▸ DIRECTIONS FOR THIS TASK:
Locate the lines of the listing below that hold "with", then copy each of them.

▸ RECORD SET:
::::::

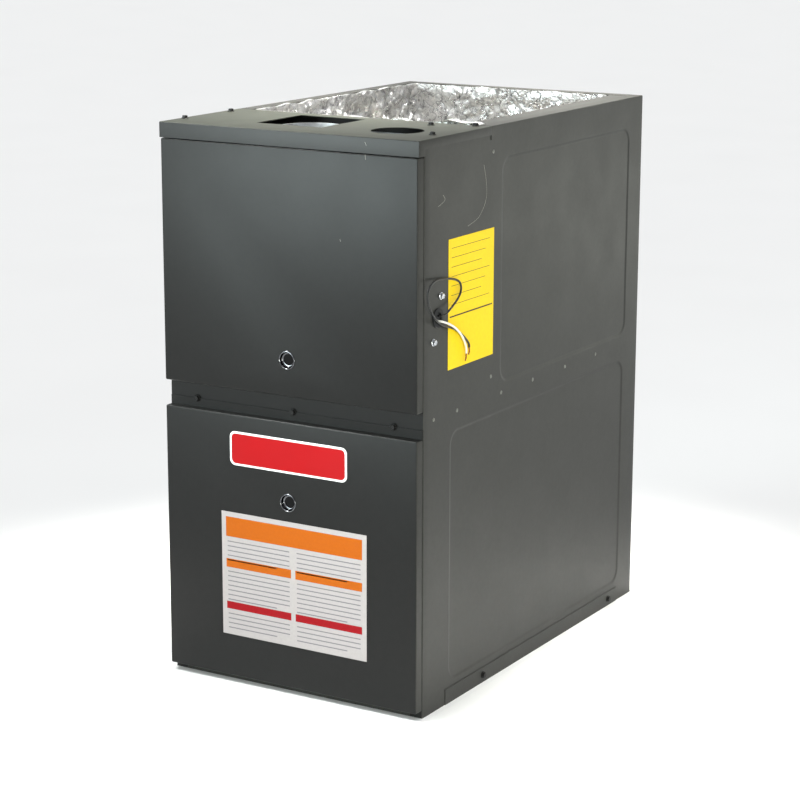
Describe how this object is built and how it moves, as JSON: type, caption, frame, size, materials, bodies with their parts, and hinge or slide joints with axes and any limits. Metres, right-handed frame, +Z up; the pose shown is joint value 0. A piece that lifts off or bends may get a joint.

::::::

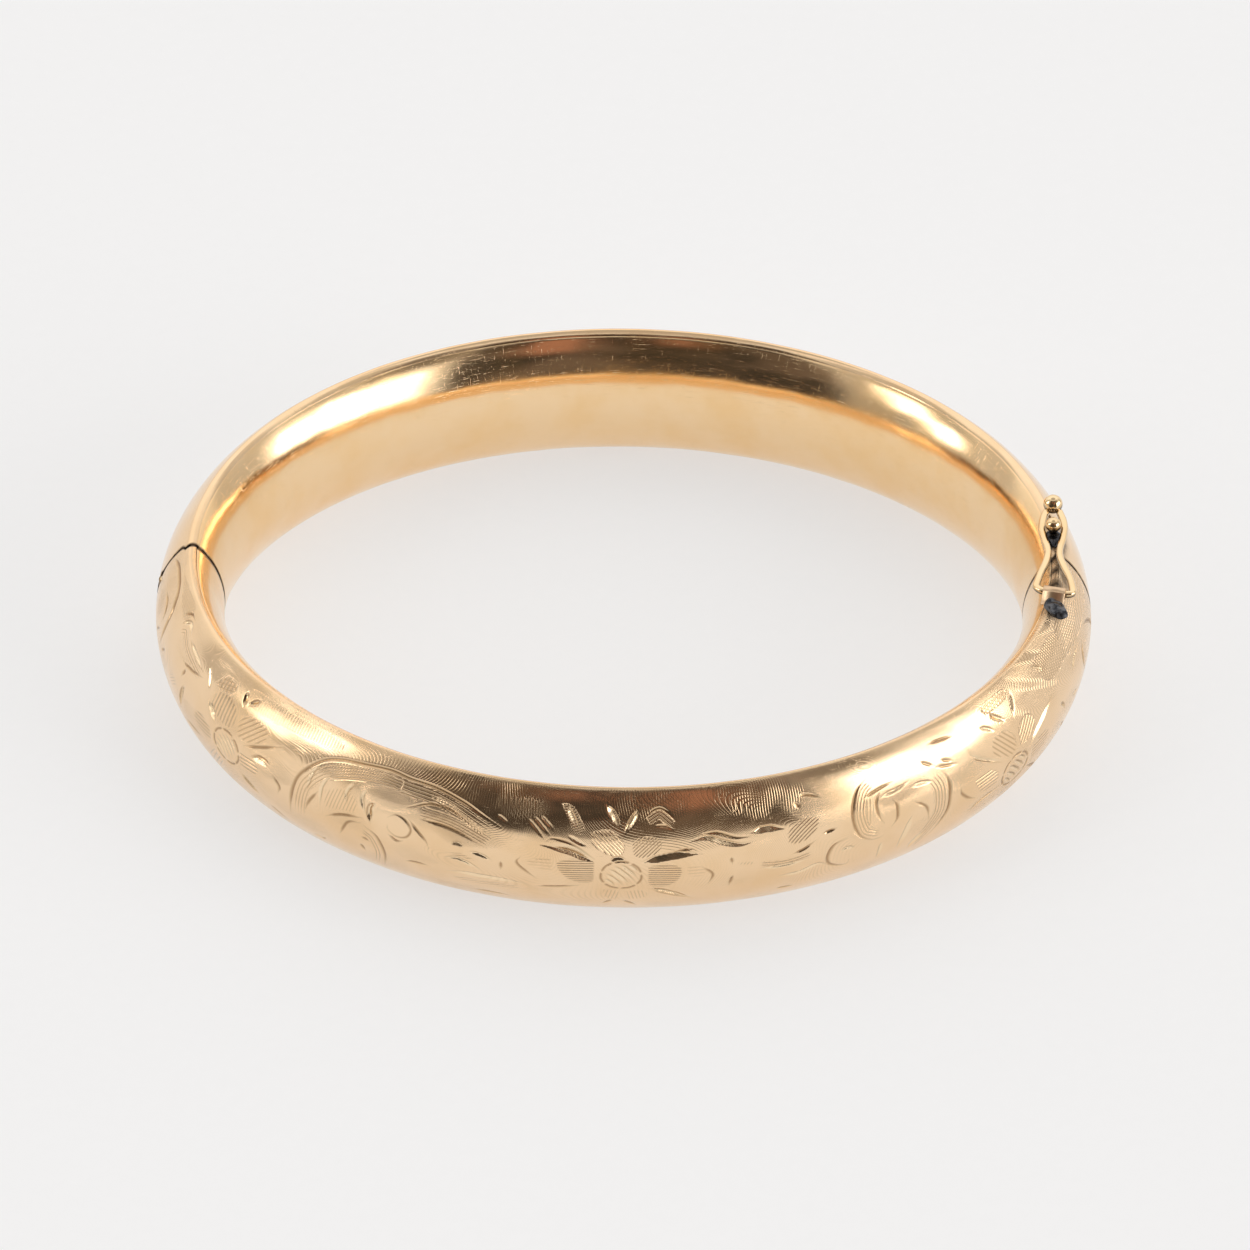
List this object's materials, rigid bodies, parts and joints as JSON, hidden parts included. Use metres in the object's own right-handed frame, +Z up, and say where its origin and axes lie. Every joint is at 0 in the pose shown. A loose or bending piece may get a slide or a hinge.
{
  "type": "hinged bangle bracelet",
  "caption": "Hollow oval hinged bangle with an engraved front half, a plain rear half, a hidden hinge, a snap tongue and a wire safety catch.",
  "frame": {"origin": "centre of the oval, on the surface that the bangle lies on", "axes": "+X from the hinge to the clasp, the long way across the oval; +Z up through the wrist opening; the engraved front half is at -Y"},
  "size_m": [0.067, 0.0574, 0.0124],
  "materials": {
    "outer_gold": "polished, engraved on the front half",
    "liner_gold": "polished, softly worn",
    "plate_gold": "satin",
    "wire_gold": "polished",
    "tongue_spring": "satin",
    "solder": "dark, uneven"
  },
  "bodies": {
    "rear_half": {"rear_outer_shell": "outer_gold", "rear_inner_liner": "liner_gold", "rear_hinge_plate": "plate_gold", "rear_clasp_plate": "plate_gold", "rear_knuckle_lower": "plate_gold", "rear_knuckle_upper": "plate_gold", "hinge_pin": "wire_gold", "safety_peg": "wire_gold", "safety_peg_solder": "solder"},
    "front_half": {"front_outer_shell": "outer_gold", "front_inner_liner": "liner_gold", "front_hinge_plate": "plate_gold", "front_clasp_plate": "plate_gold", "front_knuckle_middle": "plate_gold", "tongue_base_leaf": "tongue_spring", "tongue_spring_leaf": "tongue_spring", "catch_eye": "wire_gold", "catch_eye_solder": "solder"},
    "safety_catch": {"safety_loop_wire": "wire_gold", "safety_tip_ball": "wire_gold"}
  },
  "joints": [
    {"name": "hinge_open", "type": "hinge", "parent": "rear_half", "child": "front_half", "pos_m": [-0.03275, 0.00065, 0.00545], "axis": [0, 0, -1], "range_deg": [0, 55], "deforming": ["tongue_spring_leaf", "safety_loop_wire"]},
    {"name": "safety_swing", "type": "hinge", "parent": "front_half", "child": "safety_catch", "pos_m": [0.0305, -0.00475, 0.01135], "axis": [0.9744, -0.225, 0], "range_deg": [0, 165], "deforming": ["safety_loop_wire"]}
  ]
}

::::::

▸ THE RESULT:
Describe how this object is built and how it moves, as JSON: type, caption, frame, size, materials, bodies with their parts, and hinge or slide joints with axes and any limits. Metres, right-handed frame, +Z up; the pose shown is joint value 0. A piece that lifts off or bends may get a joint.
  "caption": "Hollow oval hinged bangle with an engraved front half, a plain rear half, a hidden hinge, a snap tongue and a wire safety catch.",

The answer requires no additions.